Problème: depuis le début du confinement, la demande d'électricité recule fortement en France, notamment en raison de l'arrêt d'une grande partie de l'activité industrielle. Or, les fournisseurs alternatifs doivent contractuellement continuer d'acquérir de l'électricité nucléaire, toujours au prix de 42 euros. Comme ils ne peuvent pas ajuster le volume d'achat pour tenir compte du repli de leurs besoins, ils se retrouvent avec un surplus qu'il ne peuvent pas conserver. Et qu'ils doivent donc revendre à prix cassé sur le marché - autour de 20 euros actuellement.

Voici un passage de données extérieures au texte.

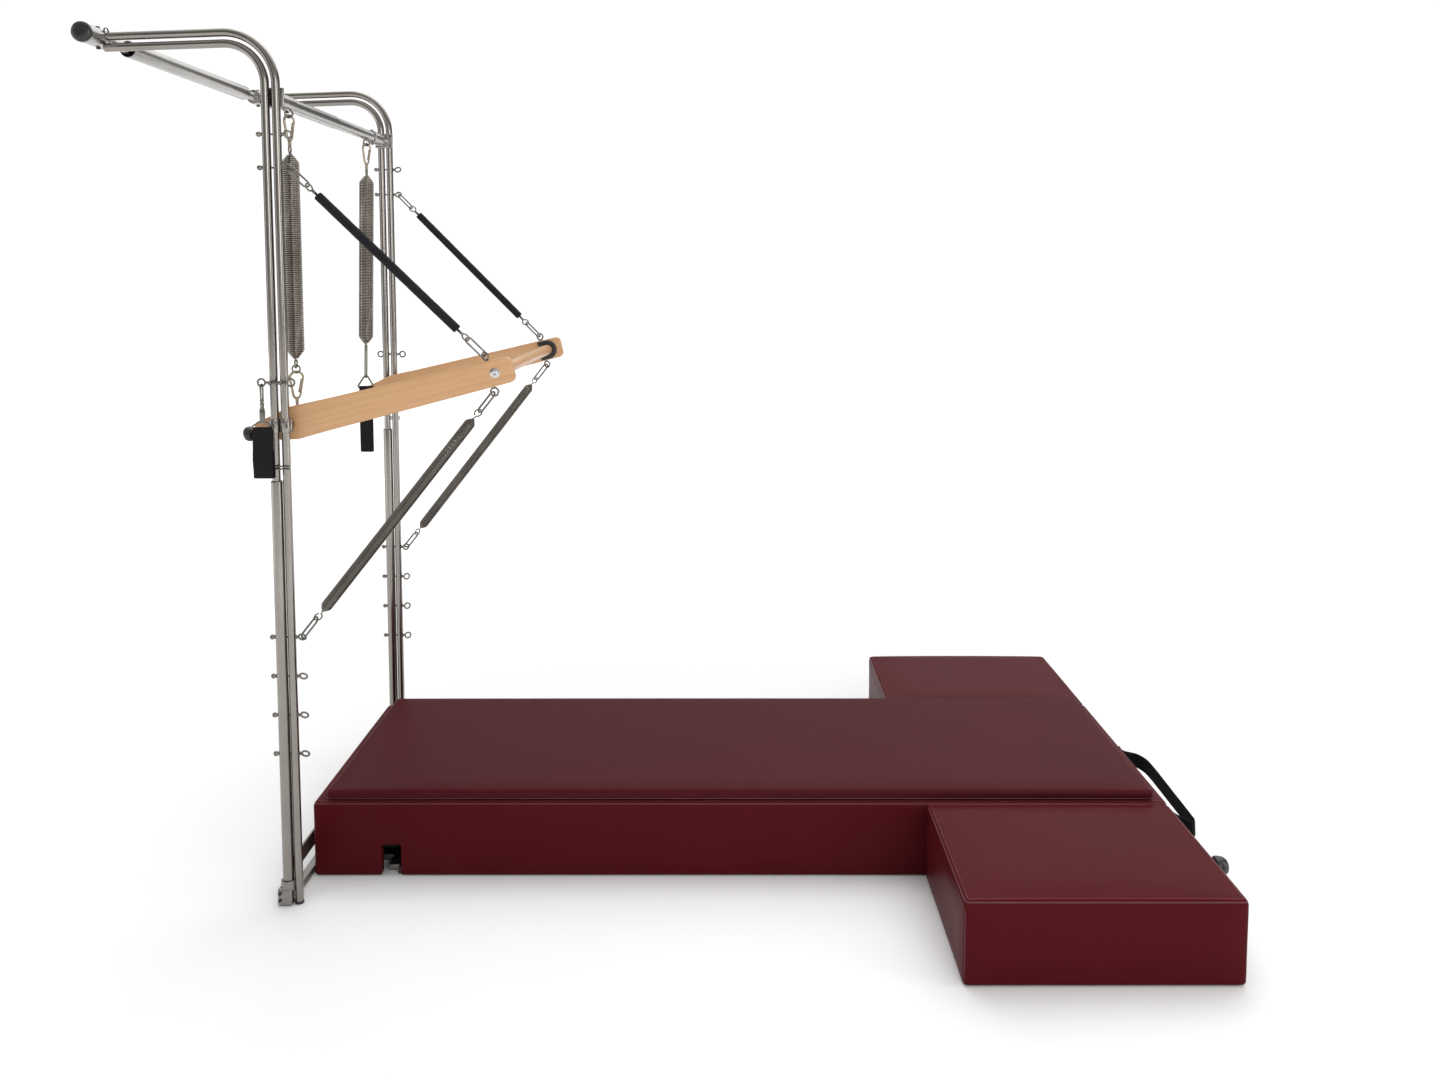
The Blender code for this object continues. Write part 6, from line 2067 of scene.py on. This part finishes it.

Des millions d'euros de pertes

Ces sociétés se retrouvent ainsi prises au piège de l'Arenh. Accusant des pertes qui se chiffrent en millions d'euros, elles se sont d'abord retournées vers EDF pour réclamer l'activation de la clause de "force majeure". Et ainsi pouvoir acheter l'électricité dont elles ont besoin directement sur les marchés, à un prix beaucoup plus compétitif. Mais l'électricien a rejeté leur demande, et obtenu le soutien implicite de la CRE. Certes, le régulateur n'écarte pas la suspension des contrat Arenh, mais seulement "si l'acheteur parvenait à démontrer que sa situation économique rendait totalement impossible l'exécution de l'obligation de paiement".

Face aux "circonstances exceptionnelles actuelles", la CRE propose simplement des délais de paiement des factures Arenh, ainsi qu'une suppression des pénalités normalement infligées aux fournisseurs qui ont acheté trop d'électricité via ce mécanisme au cours d'une année. Elle demande aussi à EDF d'accorder des facilités de paiement, notamment pour les acteurs de petites tailles. Pas de quoi satisfaire les contestataires, qui assurent que le régulateur n'a pas l'autorité pour définir si la crise sanitaire constitue une "force majeure". Un différend qui sera tranché par le Conseil d'Etat.